With the public cloud, the security is “built-in.” Providers invest heavily in security and compliance and offer advanced tools for encryption, monitoring, and identity management.

Cloud compliance services can lower the cost and complexity of meeting regulatory standards, improving ROI for companies that can’t assume the burden of managing hardware. Colocation better suits businesses with strict internal controls or niche compliance needs that require physical or architectural control.

Reach

Colocation is location-bound to physical data centers. Therefore, global expansion requires provisioning hardware in multiple facilities or working with a distributed colocation provider.

Cloud providers, on the other hand, offer global infrastructure by default, helping businesses to deploy applications across continents with low latency.

For global businesses or those scaling rapidly, the cloud enables faster, more cost-effective expansion, improving time-to-market and operational ROI. Colocation may be more ideal for centralized workloads or localized data residency requirements.

Maintenance and Staffing

With colocation, clients are responsible for fine-tuning and maintaining every aspect of their hardware.
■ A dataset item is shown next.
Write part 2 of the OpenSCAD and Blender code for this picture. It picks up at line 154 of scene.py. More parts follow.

While colocation providers do offer “remote hands” and smart hands support services, businesses still need skilled IT teams for handling upgrades, troubleshooting, and monitoring.
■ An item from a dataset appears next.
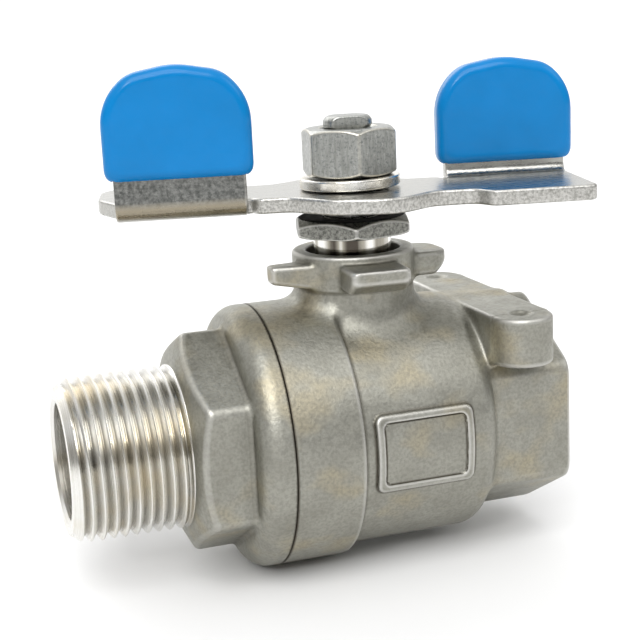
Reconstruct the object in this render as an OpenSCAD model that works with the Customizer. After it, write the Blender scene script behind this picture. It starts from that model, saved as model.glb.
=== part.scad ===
// Two-piece ball valve with a male thread, a female thread and a butterfly handle.
// Frame: origin where the pipe axis meets the stem axis (the centre of the ball),
// +X along the pipe to the female end, +Z up the stem. All sizes are in millimetres.

/* [Pipe ends] */
// Distance from the ball's centre to the male end face
male_end = 50.6; // [49.5:0.1:52]
// Distance from the ball's centre to the female end face
female_end = 31.3; // [31:0.1:33]
// Radius of the waterway, through the ball and both ends
port_r = 9.5; // [9:0.1:9.8]
// Radius over the crests of the male thread
male_thread_r = 13.2; // [12.9:0.1:13.4]
// Radius of the plain hole that stands for the female thread's crests
female_thread_r = 12.06; // [11.9:0.02:12.3]
// Depth of the female thread from the end face
female_thread_depth = 15.3; // [14.5:0.1:15.5]

/* [Body castings] */
// Distance from the ball's centre to the joint between cap and body
split_at = 18; // [17.8:0.1:18.4]
// Radius of the flange ring on both sides of the joint
ring_r = 21.65; // [21.3:0.05:22.2]
// Length of the body's flange ring
ring_len = 11.4; // [10:0.2:12]
// Radius of the body's barrel
barrel_r = 20.15; // [19.9:0.05:20.6]
// Distance from the ball's centre to the end of the barrel
barrel_end = 17; // [16.8:0.1:17.6]
// Width across the flats of the end cap's hexagon
cap_hex_af = 32.4; // [31.6:0.2:33]
// Width across the flats of the body's hexagon
body_hex_af = 32.8; // [32:0.2:33.4]
// Radius of the stem neck
neck_r = 10.05; // [9.9:0.05:10.4]
// Height of the neck's rim above the pipe axis
neck_top = 29.6; // [29.2:0.1:30]
// Reach of the front neck lug from the stem axis
lug_reach = 16.3; // [15.5:0.1:17]
// Width of the front and right neck lugs
lug_w = 9.7; // [8.5:0.1:10.5]
// Width of the left neck lug at its tip; it widens towards the neck
narrow_lug_w = 3.3; // [3:0.1:4]

/* [Ball and stem] */
// Radius of the ball
ball_r = 14.5; // [14.3:0.05:14.6]
// Radius of the stem where the packing seals it
stem_r = 4.5; // [4.4:0.05:4.55]
// Radius of the stem's threaded top
stem_thread_r = 4; // [3.9:0.05:4.1]
// Height of the stem's tip above the pipe axis
stem_top = 51.2; // [50.6:0.1:52]

/* [Handle] */
// Angle from fully open at which the handle stands, turned towards closed
rest_turn = 13; // [0:1:20]
// Thickness of the handle's plate
plate_t = 2.5; // [2.3:0.1:2.6]
// Distance from the stem axis to a wing's near edge
wing_near = 17.2; // [16.8:0.1:17.6]
// Distance from the stem axis to the plate's end
wing_far = 37.7; // [36.5:0.1:39]
// Distance from the handle's middle plane to a wing's outer face
wing_face = 9.7; // [9.4:0.1:10.2]
// Mean height of the wings' tops above the pipe axis
wing_top = 59.1; // [58:0.1:60.5]
// How far the left wing stands above that mean height, and the right wing below it
wing_step = 1.1; // [0:0.1:1.2]
// Thickness of the dipped sleeve on a wing
sleeve_t = 1.3; // [1:0.1:1.4]
// Width across the flats of the stem nut
nut_af = 14; // [13.6:0.1:14.6]

/* [Hidden] */
$fn = 96;
arc_steps = 6;
cut = 0.5;              // how far a cutting tool runs past the face it cuts
gap = 0.05;             // running clearance between pieces that slide on each other
skin = 0.02;            // clearance between pieces that only rest against each other
edge_r = 0.4;           // rounding of small machined edges

// Male end
male_chamfer = 2.1;
male_nose_r = 11.7;
cap_hex_start = 32;     // thread side of the cap's hexagon
cap_hex_end = 22.6;     // flange side of the cap's hexagon
cap_hex_collar_r = 14.2;
cap_hex_cone = 2;       // length of the cone on the thread side of the cap's hexagon
hex_round = 0.5;        // how far the cap's hexagon corners are rounded in
flange_round = 3.4;
flange_foot_r = 17.6;   // radius at which the flange leaves the hexagon
flange_foot = 0.4;
joint_chamfer = 0.3;    // chamfer of both castings where they meet

// Body
ring_step = 0.8;        // length of the step from the flange ring down to the barrel
barrel_round = 3;
body_hex_round = 0.2;   // how far the body's hexagon corners are rounded in
body_hex_start = 10;    // where the hexagon begins, inside the barrel
female_chamfer = 1.3;

// Seats, spigot and cavity
seat_outer_r = 13.5;
seat_round = 0.5;
seat_far = 13.5;        // far end of each seat from the ball's centre
seat_near = 8;          // near end of each seat
spigot_r = 17.95;
spigot_end = 9.5;
gasket_t = 1;
gasket_inner_r = 15.6;
cavity_r = 15.3;
cavity_end = 8.5;

// Stem line, heights above the pipe axis
slot_floor = 10.5;
slot_w = 6;
tang_half = 6;          // half the length of the stem's tang in the ball's slot
tang_gap = 0.3;         // room under the tang
stem_hole_floor = 8;    // height from which the stem's hole is open to the ball
collar_r = 6.2;
collar_bottom = 15;
collar_top = 17.6;
neck_floor = 18.6;      // top of the room for the collar and its thrust washer
neck_wall_r = stem_r + 0.1;
packing_floor = 21.4;
packing_r = 7;
packing_h = 0.9;
packing_base_h = 0.6;
chevron_rise = 0.5;
gland_h = 1;
packing_top = packing_floor + packing_base_h + 3 * packing_h;
gland_top = packing_top + gland_h;
packing_mid_r = (stem_r + packing_r) / 2;
gland_shank_r = 6.4;
gland_thread_top = 27.4;
neck_mouth_z = 27.6;    // floor of the wide mouth round the gland nut
gland_hex_z = 32.1;
gland_hex_top = 35;
gland_hex_af = 18;
gland_hex_turn = 14.5;
gland_corner_r = 10.4;
gland_low_r = 9.6;      // radius of the flat under the gland nut's hexagon
gland_low_chamfer = 0.5;
gland_top_r = 8.5;      // and of the flat on top of it
gland_top_chamfer = 1.1;
neck_mouth_r = 7.8;
ring_groove_z = 20;
ring_section_r = 0.5;
ring_groove_r = 3.5;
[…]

The cloud, on the other hand, abstracts away all physical maintenance, all of it being redirected to the provider, and often running automatically. This way, cloud services help companies reduce IT staffing needs and shift their focus to innovation. This helps with increasing productivity and reducing overhead, which is a plus from a ROI point of view. Colocation requires more hands-on management, which can increase costs if internal resources are stretched thin.
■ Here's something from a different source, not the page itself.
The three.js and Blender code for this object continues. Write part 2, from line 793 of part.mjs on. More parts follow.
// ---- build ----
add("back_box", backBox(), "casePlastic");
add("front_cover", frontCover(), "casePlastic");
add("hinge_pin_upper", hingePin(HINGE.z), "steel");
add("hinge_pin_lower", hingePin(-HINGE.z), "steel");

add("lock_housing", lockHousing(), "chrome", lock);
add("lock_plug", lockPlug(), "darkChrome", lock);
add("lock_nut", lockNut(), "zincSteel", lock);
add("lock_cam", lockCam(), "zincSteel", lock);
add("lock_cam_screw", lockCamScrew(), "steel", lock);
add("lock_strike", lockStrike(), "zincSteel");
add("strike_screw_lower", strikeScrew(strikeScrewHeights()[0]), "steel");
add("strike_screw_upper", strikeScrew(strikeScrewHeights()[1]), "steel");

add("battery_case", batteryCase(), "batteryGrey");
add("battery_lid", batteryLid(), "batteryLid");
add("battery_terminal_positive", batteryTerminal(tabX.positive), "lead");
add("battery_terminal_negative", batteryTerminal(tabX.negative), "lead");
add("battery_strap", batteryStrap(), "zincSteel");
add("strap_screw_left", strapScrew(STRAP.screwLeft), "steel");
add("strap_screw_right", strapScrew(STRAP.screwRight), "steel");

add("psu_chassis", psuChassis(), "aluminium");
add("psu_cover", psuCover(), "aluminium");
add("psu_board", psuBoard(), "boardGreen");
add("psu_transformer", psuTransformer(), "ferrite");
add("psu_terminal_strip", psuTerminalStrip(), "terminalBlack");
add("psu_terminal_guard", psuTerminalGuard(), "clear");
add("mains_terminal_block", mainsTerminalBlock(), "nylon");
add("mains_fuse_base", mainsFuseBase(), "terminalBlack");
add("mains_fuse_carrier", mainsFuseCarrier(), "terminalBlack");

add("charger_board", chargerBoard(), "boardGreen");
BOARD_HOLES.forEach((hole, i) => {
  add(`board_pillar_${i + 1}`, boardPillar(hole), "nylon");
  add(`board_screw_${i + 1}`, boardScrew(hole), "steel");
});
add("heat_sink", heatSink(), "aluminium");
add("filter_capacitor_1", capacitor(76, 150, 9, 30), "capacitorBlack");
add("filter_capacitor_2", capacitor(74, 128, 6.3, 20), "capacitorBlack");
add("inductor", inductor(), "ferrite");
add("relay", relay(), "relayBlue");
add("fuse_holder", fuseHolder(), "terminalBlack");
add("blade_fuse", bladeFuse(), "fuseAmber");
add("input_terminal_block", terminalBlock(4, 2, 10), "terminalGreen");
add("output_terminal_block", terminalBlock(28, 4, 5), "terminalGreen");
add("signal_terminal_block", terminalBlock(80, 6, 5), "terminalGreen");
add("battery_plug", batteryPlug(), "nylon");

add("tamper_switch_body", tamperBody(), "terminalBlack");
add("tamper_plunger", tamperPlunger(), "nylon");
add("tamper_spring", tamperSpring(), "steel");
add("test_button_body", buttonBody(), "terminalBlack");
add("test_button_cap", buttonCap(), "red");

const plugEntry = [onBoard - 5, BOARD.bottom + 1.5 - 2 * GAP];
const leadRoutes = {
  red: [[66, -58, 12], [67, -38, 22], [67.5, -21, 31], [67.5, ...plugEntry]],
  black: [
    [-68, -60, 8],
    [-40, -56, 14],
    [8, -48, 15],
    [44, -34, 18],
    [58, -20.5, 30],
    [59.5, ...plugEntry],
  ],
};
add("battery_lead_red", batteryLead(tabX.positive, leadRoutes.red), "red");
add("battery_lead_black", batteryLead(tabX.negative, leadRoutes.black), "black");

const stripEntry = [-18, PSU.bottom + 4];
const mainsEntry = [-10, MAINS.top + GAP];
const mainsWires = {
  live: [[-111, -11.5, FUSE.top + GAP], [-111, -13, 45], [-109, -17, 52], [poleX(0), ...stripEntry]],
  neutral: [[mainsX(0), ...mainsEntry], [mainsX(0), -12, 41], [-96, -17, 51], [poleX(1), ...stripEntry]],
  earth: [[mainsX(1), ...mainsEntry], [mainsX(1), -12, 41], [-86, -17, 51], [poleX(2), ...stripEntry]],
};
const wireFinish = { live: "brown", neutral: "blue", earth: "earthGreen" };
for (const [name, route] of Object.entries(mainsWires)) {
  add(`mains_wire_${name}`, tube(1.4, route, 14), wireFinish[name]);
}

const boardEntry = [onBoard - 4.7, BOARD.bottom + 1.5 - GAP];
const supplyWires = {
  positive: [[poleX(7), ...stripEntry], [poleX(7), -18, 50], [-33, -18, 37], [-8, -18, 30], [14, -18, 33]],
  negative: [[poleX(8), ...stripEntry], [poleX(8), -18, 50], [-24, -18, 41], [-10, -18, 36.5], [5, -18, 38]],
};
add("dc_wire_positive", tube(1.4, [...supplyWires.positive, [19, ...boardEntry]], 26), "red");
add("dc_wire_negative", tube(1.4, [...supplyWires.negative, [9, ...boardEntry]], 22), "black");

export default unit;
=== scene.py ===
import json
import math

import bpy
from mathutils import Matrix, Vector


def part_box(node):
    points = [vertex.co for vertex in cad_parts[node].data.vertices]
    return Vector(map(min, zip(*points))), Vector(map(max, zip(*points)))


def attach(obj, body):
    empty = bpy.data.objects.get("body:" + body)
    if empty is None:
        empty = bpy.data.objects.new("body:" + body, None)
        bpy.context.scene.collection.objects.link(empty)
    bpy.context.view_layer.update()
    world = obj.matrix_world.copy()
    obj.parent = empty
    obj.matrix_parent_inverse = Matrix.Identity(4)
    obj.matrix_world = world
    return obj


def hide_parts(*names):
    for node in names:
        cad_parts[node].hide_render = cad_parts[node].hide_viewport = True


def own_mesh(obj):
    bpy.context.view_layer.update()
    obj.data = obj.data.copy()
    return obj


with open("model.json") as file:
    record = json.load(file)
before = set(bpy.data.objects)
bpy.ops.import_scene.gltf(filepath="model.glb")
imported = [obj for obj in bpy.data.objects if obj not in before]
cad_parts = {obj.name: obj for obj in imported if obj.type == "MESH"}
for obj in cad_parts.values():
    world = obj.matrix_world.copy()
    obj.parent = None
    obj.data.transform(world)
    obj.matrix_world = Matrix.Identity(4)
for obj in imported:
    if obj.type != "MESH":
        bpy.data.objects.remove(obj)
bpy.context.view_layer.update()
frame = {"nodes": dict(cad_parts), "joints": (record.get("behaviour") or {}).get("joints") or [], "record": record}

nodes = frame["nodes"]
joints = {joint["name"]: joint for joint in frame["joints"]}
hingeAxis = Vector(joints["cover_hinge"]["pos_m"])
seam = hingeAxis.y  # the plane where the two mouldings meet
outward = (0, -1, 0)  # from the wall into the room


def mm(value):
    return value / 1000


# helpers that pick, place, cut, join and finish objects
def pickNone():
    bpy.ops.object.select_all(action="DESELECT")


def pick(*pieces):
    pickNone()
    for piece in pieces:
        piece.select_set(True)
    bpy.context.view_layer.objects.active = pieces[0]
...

Colocation vs. Public Cloud ROI

Choosing Between the Two Solutions

The choice between colocation vs. public cloud ROI can be challenging. Let’s sum up the most important aspects to consider before signing an SLA.

To break it down very simply, colocation brings better ROI for enterprises that:

  • Need complete control over their IT infrastructure and face stringent compliance requirements
  • Have already invested in hardware and want to profit from the investment
  • Need steady workloads with predictable costs
  • Are operating in industries like healthcare and finance, facing strict regulatory requirements.

The public cloud, on the other hand, is a better choice for enterprises that:

  • Operate with fluctuating workloads that need fast and flexible scalability
  • Don’t own hardware, or don’t want to assume the investment upfront
  • Need a lightweight approach without managing physical infrastructure
  • Require global reach
  • Want to rely on cloud-specific technologies

The Hybrid Approach: Combining Colocation and Public Cloud

As always, a hybrid approach is also possible for those who can divide their workloads between infrastructures and want to get the best of both worlds.

This is a common practice that allows organizations to run critical applications on the more secure and controlled collocated hardware, and use the cloud’s benefits for innovation and applications that require more flexibility.

The cloud has shared resources between its users, and no matter how much cloud providers invest into their security, a private environment is still the safer option. A company dealing with sensitive customer data can, for example, have this data housed in a colocation data center’s secure, private environment and run analytics workloads in the public cloud. This approach is the preference of many enterprises requiring security and control, but also the elasticity of the cloud.

Conclusion

Agility is key in a constantly changing and evolving IT landscape, and infrastructure is foundational to agility. To stay in the lead, enterprises have to repeatedly evaluate their infrastructure and needs to ensure that they are using resources in a cost-efficient way. Security and scalability are more important than ever, and the right infrastructure decision is crucial for remaining safe and competitive. Whether an organization chooses colocation or public cloud, ROI is what counts in the end. A hybrid approach could be the solution for many, offering the combined benefits of both to suit unique demands.